Thursday, August 8, 2013

A Review: Fuller K. LaRouche – The Exemplary Demon Child

To the propagators of referer spam, you will suffer an excruciating ass tickle which lasts the next three popeships. For the rest, a literary review...

      A slight odor of coconut vagina, which is to say, if coconuts had vaginas, or rather, if vaginas had coconuts. A wispy and tell-tale sting of almond oblivion dovetailing into a maelstrom of blueberry ecstasy – a necessary sort of transition, no doubt, so as to not fatigue the palate and confuse the senses.

     I speak, of course, of Fuller K. LaRouche’s latest diatribe in the demonic – a testimonial of his trials and tribulations against tyranny and typhoid fever – his latest magnum opus, the subtly titled Flagellating My Penis.

     LaRouche has truly transcended the art form and redefined the English language. Not content to merely ape societal trifles, his “penis flagellation” is the not the act of sex organ punishment but a profound exploration of words, language, and culture. Our Judeo-Christian bias confirms that any and all flagellation must include corporal punishment, guilt and/or leather, and homo-erotic latencies. However, flagellation can refer to a form of locomotion – and in this piece of neo-realist literary pre-cum exists a sort of existentialist epiphany – his character’s penis has developed quite literal flagellum appendages and extremities.

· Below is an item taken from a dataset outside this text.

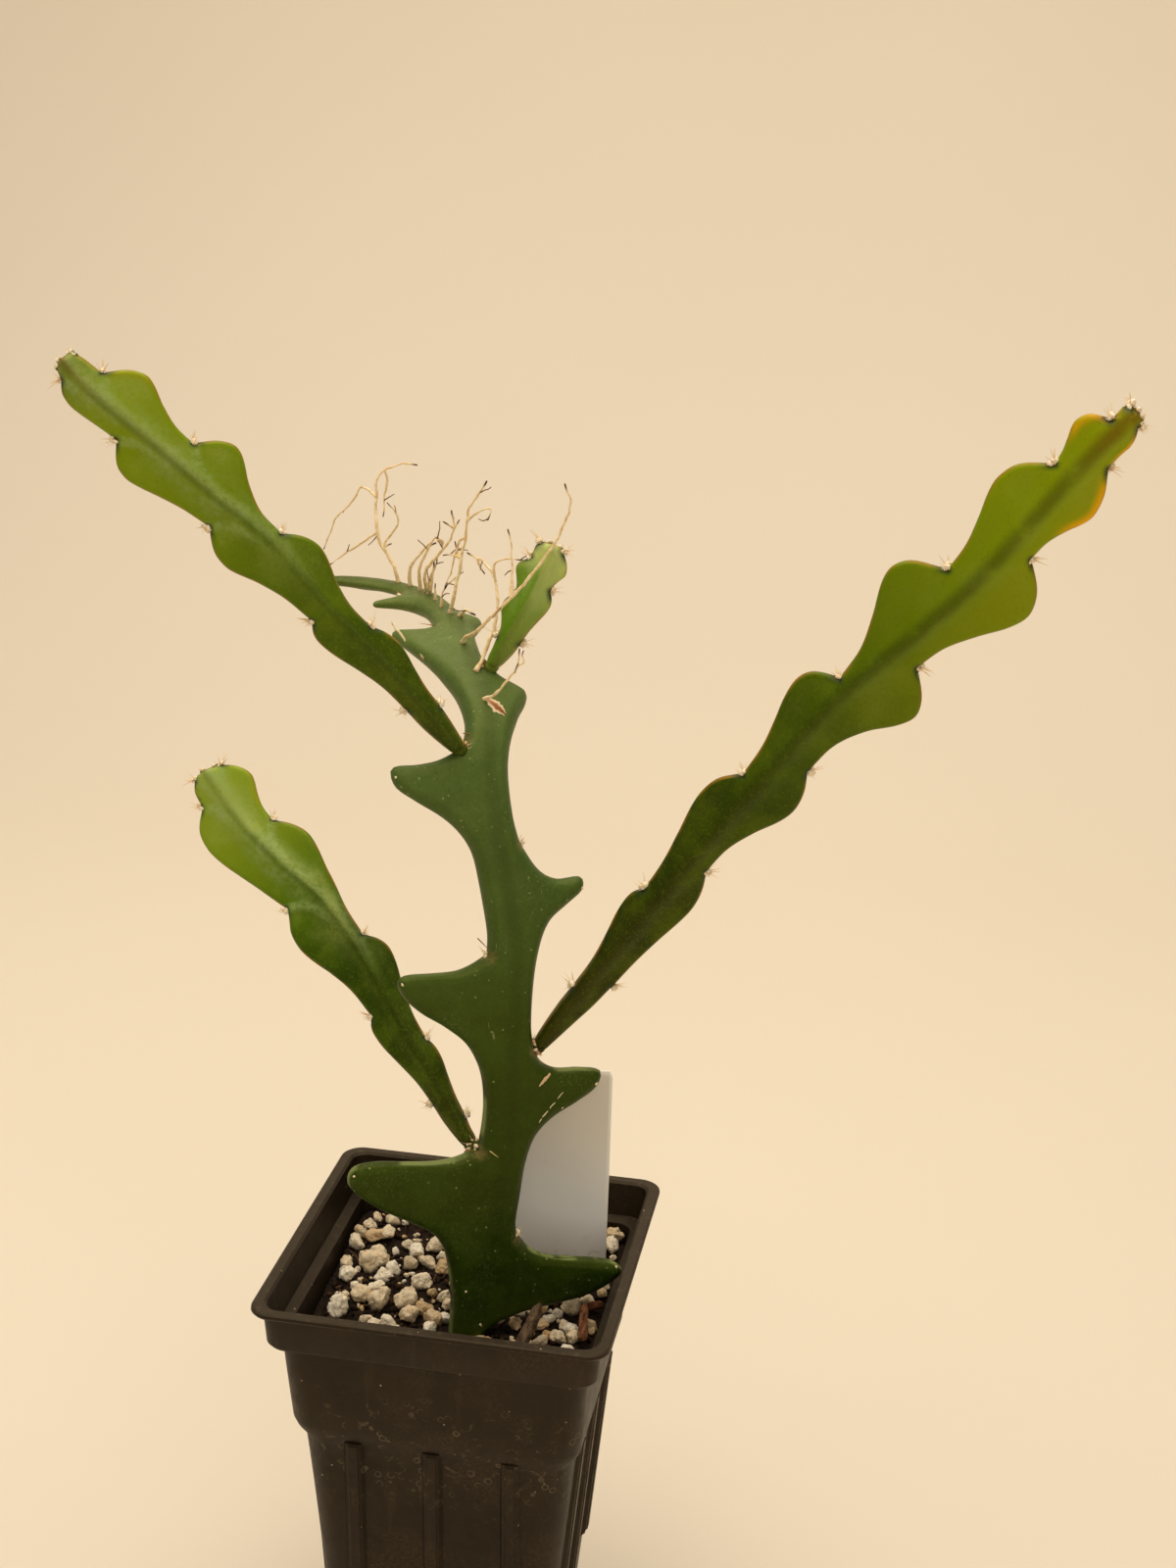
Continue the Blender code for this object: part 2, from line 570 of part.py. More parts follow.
def spline_at(chords, knots, value):
    """A smooth curve through the knots, each span a cubic set by its neighbours."""
    i = min(max(int(np.searchsorted(chords, value)) - 1, 0), len(knots) - 2)
    width = chords[i + 1] - chords[i]
    share = (value - chords[i]) / width
    slopes = []
    for k in (i, i + 1):
        low, high = max(k - 1, 0), min(k + 1, len(knots) - 1)
        slopes.append((knots[high] - knots[low]) / (chords[high] - chords[low]) * width)
    square, cube = share ** 2, share ** 3
    return (
        (2 * cube - 3 * square + 1) * knots[i]
        + (cube - 2 * square + share) * slopes[0]
        + (3 * square - 2 * cube) * knots[i + 1]
        + (cube - square) * slopes[1]
    )


def rounded_line(points, per_span=5):
    """A smooth line through an outline's points."""
    knots = np.array(points, float)
    chords = np.r_[0, np.cumsum(np.linalg.norm(np.diff(knots, axis=0), axis=1))]
    values = []
    for low, high in zip(chords, chords[1:]):
        values += [low + (high - low) * step / per_span for step in range(per_span)]
    values.append(chords[-1])
    return [tuple(spline_at(chords, knots, value)) for value in values]


def distance_to_line(point, line):
    point = np.array(point)
    start, ray = line[:-1], np.diff(line, axis=0)
    share = np.clip(((point - start) * ray).sum(1) / np.maximum((ray * ray).sum(1), 1e-9), 0, 1)
    return float(np.linalg.norm(start + share[:, None] * ray - point, axis=1).min())


def young_margin(marks, side, length):
    """Lobes for a young stem. Each rises gently from one areole to its tip and drops steeply to the next."""
    foot_half = YOUNG_FOOT_HALF
    first_areole = marks[0]
    middle = (first_areole[0] * 0.6, max(foot_half, first_areole[1] * 0.88))
    lobes = [[(0.3, foot_half * 0.6), (1.2, foot_half), middle, first_areole]]
    for i in range(1, len(marks) - 1, 2):
        root, tip, areole = marks[i - 1], marks[i], marks[i + 1]
        rise = tip[0] - root[0]
        drop = areole[0] - tip[0]
        lobes.append(
            [root]
            + [(root[0] + go * rise, root[1] + swell * (tip[1] - root[1])) for go, swell in YOUNG_RISE[side]]
            + [tip, (tip[0] + 0.5 * drop, areole[1] + YOUNG_DROP[side] * (tip[1] - areole[1])), areole]
        )
    end = marks[-1]
    lobes.append([end, (end[0] + 0.6 * (length - end[0]), end[1] * 0.8), (length - 0.3, end[1] * 0.55)])
    return lobes


def make_stems():
    main = Stem(MAIN_PATH, MAIN_FACE, {-1: MAIN_LEFT, 1: MAIN_RIGHT}, MAIN_SECTION, MAIN_STUB)
    stems = {"main_stem": main}
    for name, young in YOUNG_STEMS.items():
        section = dict(YOUNG_SECTION, fold=young["fold"])
        knots = np.array(young["path"], float)
        length = np.linalg.norm(np.diff(knots, axis=0), axis=1).sum()
        margins = {
            -1: young_margin(young["left"], -1, length),
            1: young_margin(young["right"], 1, length),
        }
        stems[name] = Stem(young["path"], young["face"], margins, section)
    return stems


def add_spines(stem, reach, seed, feet, collection):
    """Spines at each areole, fanned about the way out and leaning a little to the stem's tip."""
    draw = random.Random(seed)
    for along, out in stem.areoles():
        side = math.copysign(1, out)
        _, across, normal = stem.frame_at(along)
        root = stem.place(along, out - side * SPINE_SUNK)
        tangent = np.cross(normal, across)
        carries = any(np.linalg.norm(root - foot) < STEM_FOOT_REACH for foot in feet)
        for turn in SPINE_FAN_AT_STEM if carries else SPINE_FAN:
            lean = math.radians(turn + draw.uniform(-15, 15))
            forward = draw.uniform(0.1, 0.7)
            way = side * math.cos(lean) * across + math.sin(lean) * normal + forward * tangent
            aside = SPINE_SPREAD * math.sin(lean) * normal
            spine_object(root + aside, way, draw.uniform(*reach) + SPINE_SUNK, collection)


def spine_object(root, way, length, collection):
    bm = bmesh.new()
    bmesh.ops.create_cone(
        bm, cap_ends=True, segments=3, radius1=SPINE_RADIUS, radius2=SPINE_TIP_RADIUS, depth=length
    )
    bmesh.ops.translate(bm, vec=(0, 0, length / 2), verts=bm.verts)
    turn = Vector((0, 0, 1)).rotation_difference(Vector(way).normalized())
    bmesh.ops.rotate(bm, matrix=turn.to_matrix(), verts=bm.verts)
    bmesh.ops.translate(bm, vec=Vector(root), verts=bm.verts)
    mesh_object("spine", bm, collection)


def make_stem_objects(stems, parts, materials):
    feet = [np.array(young["path"][0]) for young in YOUNG_STEMS.values()]
    for seed, (name, stem) in enumerate(stems.items()):
        old = name == "main_stem"
        bm = stem.mesh(*(MAIN_GRID if old else YOUNG_GRID))
        obj = mesh_object(name, bm, parts, materials["old_stem" if old else "young_stem"])
        spines = new_collection("spines")
        add_spines(stem, SPINES_MAIN if old else SPINES_YOUNG, seed, feet if old else [], spines)
        join_all(obj, spines, solver="MANIFOLD")


def seated_run(run, stem):
    """The root's points, with its seat turned into a point just off the stem's face."""
    (along, out), *others = run
    along += stem.stub
    lift = stem.half_thickness(along, out) + GAP + ROOT_RADIUS / 2
    return [stem.place(along, out, lift)] + others


def make_root(name, runs, stem, parts, material):
    """A root and its side roots: tapered tubes through the runs' points, joined."""
    runs = [seated_run(runs[0], stem)] + runs[1:]
    objects = []
    for i, run in enumerate(runs):
        objects.append(tube_object(f"{name}_{i}", run, SIDE_ROOT_RADIUS if i else ROOT_RADIUS, parts))
    main = objects[0]
    main.name = name
    main.data.materials.append(material)
    if len(objects) > 1:
        side_roots = new_collection("side_roots")
        for side_root in objects[1:]:
            parts.objects.unlink(side_root)
            side_roots.objects.link(side_root)
        join_all(main, side_roots)


def tube_object(name, run, radius, collection):
    """A curve with a round bevel, as a closed mesh."""
    curve = bpy.data.curves.new(name, "CURVE")
    curve.dimensions = "3D"
    curve.bevel_depth = radius * MM
    curve.bevel_resolution = 1
    curve.use_fill_caps = True
    spline = curve.splines.new("POLY")
    spline.points.add(len(run) - 1)
    for i, (point, place) in enumerate(zip(spline.points, run)):
        point.co = (*(Vector(place) * MM), 1)
        point.radius = 1 - ROOT_TAPER * i / (len(run) - 1)
    guide = bpy.data.objects.new(name + "_guide", curve)
    collection.objects.link(guide)
    graph = bpy.context.evaluated_depsgraph_get()
    mesh = bpy.data.meshes.new_from_object(guide.evaluated_get(graph))
    bm = bmesh.new()
    bm.from_mesh(mesh)
    bmesh.ops.remove_doubles(bm, verts=bm.verts, dist=1e-6)
    bmesh.ops.recalc_face_normals(bm, faces=bm.faces)
    bm.to_mesh(mesh)
    bm.free()
    mesh.name = name
    obj = bpy.data.objects.new(name, mesh)
    obj.matrix_world = guide.matrix_world
    collection.objects.link(obj)
    bpy.data.objects.remove(guide, do_unlink=True)
    return obj


def make_bark(parts, materials):
    """Short broken sticks, each a five-sided prism with uneven sides."""
    places = []
    for seed, (name, (low, high, radius)) in enumerate(BARK_PIECES.items()):
        draw = random.Random(40 + seed)
        low, high = Vector(low), Vector(high)
        bm = bmesh.new()
        bmesh.ops.create_cone(
            bm, cap_ends=True, segments=6, radius1=radius, radius2=radius * 0.75, depth=(high - low).length
        )
        for vert in bm.verts:
            vert.co += Vector([draw.uniform(-0.2, 0.2) * radius for _ in range(3)])
        turn = Vector((0, 0, 1)).rotation_difference((high - low).normalized())
        bmesh.ops.rotate(bm, matrix=turn.to_matrix(), verts=bm.verts)
        bmesh.ops.translate(bm, vec=(low + high) / 2, verts=bm.verts)
        for vert in bm.verts:
            vert.co.z = max(vert.co.z, soil_height(vert.co.y) + GAP)
        mesh_object(name, bm, parts, materials["bark"])
        places += [(low.lerp(high, step / 4), radius) for step in range(5)]
    return places


def grow_stones(blocked):
    """Places for the stones: each new one overlaps one that is there, and clears all that is blocked."""
    draw = random.Random(STONE_SEED)
    reach = SOIL_HALF - 3 * STONE_CLEARANCE
    stones = [FIRST_STONE]
    tree = KDTree(len(blocked))
    for i, (place, _) in enumerate(blocked):
        tree.insert(place, i)
    tree.balance()
    for _ in range(STONE_TRIES):
        if len(stones) == STONE_COUNT:
            break
        host, host_radius = draw.choice(stones)
        radius = draw.uniform(*STONE_RADII)
        angle = draw.uniform(0, 2 * math.pi)
        away = STONE_OVERLAP * (host_radius + radius)
        place = host + away * Vector((math.cos(angle), math.sin(angle), 0))
        if max(abs(place.x), abs(place.y)) + radius > reach:
            continue
        if any((place - other).length < STONE_OVERLAP * (size + radius) - 0.01 for other, size in stones):
            continue
        middle = place + Vector((0, 0, soil_height(place.y) + radius * STONE_LIFT))
        near = tree.find_range(middle, 2 * radius)
        if any((point - middle).length < radius + STONE_CLEARANCE + blocked[i][1] for point, i, _ in near):
            continue
        stones.append((place, radius))
    return stones


def make_pumice(parts, materials, blocked):
    draw = random.Random(STONE_SEED + 1)
    others = new_collection("other_stones")
    for i, (place, radius) in enumerate(grow_stones(blocked)):
        bm = bmesh.new()
        bmesh.ops.create_icosphere(bm, subdivisions=1, radius=radius)
        turn = Vector((draw.uniform(-1, 1), draw.uniform(-1, 1), draw.uniform(-1, 1))).normalized()
        spin = Vector((0, 0, 1)).rotation_difference(turn)
        bmesh.ops.rotate(bm, matrix=spin.to_matrix(), verts=bm.verts)
        floor = GAP + draw.uniform(0, 0.25)
        for vert in bm.verts:
            vert.co *= draw.uniform(0.9, 1.06)
            vert.co.z *= STONE_TALL
            vert.co += place
            ground = soil_height(vert.co.y)
            vert.co.z = max(vert.co.z + soil_height(place.y) + radius * STONE_LIFT, ground + floor)
        if i == 0:
            first = mesh_object("pumice", bm, parts, materials["pumice"])
        else:
            mesh_object("stone", bm, others)
    join_all(first, others)


def main_stem_samples(stem):
    """Points on both faces of the main stem's foot and lowest lobes."""
    columns = (0.2, 0.4, 0.6, 0.8, 0.93, 1.0)
    return [point for station in np.arange(6, 60, 1.5) for point in stem.ring(station, columns)]


def places_to_clear(main_stem, bark):
    """What the stones stay clear of: points on the stem, the bark and the label, each with a radius."""
    blocked = [(Vector(place), 0.8) for place in main_stem_samples(main_stem)]
    blocked += [(place, radius + 0.6) for place, radius in bark]
    half = int(LABEL_WIDTH / 2)
    for across in range(-half, half + 1, 2):
        for bow in (-LABEL_BOW, 0):
            for rise in (1, 5):
                place = Vector((LABEL_PLACE[0] + across, LABEL_PLACE[1] + bow, SOIL_LEVEL + rise))
                blocked.append((place, 1.2))
    return blocked


def main():
    clear_scene()
    parts = new_collection("potted_ric_rac_cactus")
    materials = make_materials()
    stems = make_stems()
    make_pot(parts, materials)
    make_potting_mix(parts, materials)
    make_label(parts, materials)
    bark = make_bark(parts, materials)
    make_pumice(parts, materials, places_to_clear(stems["main_stem"], bark))
    make_stem_objects(stems, parts, materials)
    for name, runs in ROOTS.items():
        make_root(name, runs, stems["main_stem"], parts, materials["aerial_root"])


main()
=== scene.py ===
"""The potted ric rac cactus as it looks: fine surfaces, wool, hairs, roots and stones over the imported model.

Sizes and places are in millimetres in the model's frame, and every mesh is made in metres.
"""
import math
import random

import bmesh
import bpy
import numpy as np
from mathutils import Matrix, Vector, noise


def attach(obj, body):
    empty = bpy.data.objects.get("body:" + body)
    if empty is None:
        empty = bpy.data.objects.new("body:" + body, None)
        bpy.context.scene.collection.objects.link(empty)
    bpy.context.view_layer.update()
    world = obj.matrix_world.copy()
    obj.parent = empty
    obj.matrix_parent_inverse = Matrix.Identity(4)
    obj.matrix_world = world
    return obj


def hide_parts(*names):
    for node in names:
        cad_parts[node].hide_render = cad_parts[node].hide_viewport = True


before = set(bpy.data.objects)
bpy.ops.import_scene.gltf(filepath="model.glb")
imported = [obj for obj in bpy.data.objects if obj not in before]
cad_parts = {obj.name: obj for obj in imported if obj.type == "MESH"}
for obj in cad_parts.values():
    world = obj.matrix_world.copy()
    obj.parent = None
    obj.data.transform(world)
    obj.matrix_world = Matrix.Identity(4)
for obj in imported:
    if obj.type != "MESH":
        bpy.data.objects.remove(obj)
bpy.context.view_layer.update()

MM = 0.001

# Pot: height, half width and corner radius, from the foot up the outside, over the lip and down the inside
POT_SECTIONS = [
    (0.0, 26.2, 7.6), (1.2, 27.3, 8.5), (86.0, 34.5, 7.5), (89.5, 36.2, 7.2), (92.0, 36.9, 7.0),
    (115.0, 38.6, 6.2), (115.3, 40.9, 5.2), (116.2, 41.4, 5.0), (125.3, 42.0, 4.6), (125.4, 44.1, 5.4),
    (126.0, 44.5, 5.6), (126.7, 44.4, 5.6), (127.0, 44.0, 5.4), (127.0, 41.8, 4.4), (126.4, 41.1, 4.0),
    (117.4, 40.2, 3.9), (116.4, 37.6, 4.2), (92.6, 35.8, 5.9), (89.0, 34.5, 6.0), (86.4, 33.4, 6.4),
    (2.6, 26.3, 7.4), (1.6, 25.2, 6.4),
]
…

     LaRouche is the exemplary artistic demon child, and his extensive work has brought much-needed attention to the plight of urban middle to upper class whites struggling with depression, post-college angst and psychological disorders hampering their abilities to form long-lasting meaningful relationships. And yet his prose, at times both harsh and sensitive, speaks to the souls of the downtrodden, the blue collar, and those unfortunate enough to suffer the economic hardship of adjunct American lagers.

     Flagellating My Penis is the new standard of literary shock, and his succinct descriptions of severing his penis flagellum is a metaphor for the manner in which pop culture has severed its meaningful relationship with art. Not content with standard genre vacuities, LaRouche demands that his audience both appreciate and understand themes within themes, and motifs within motifs.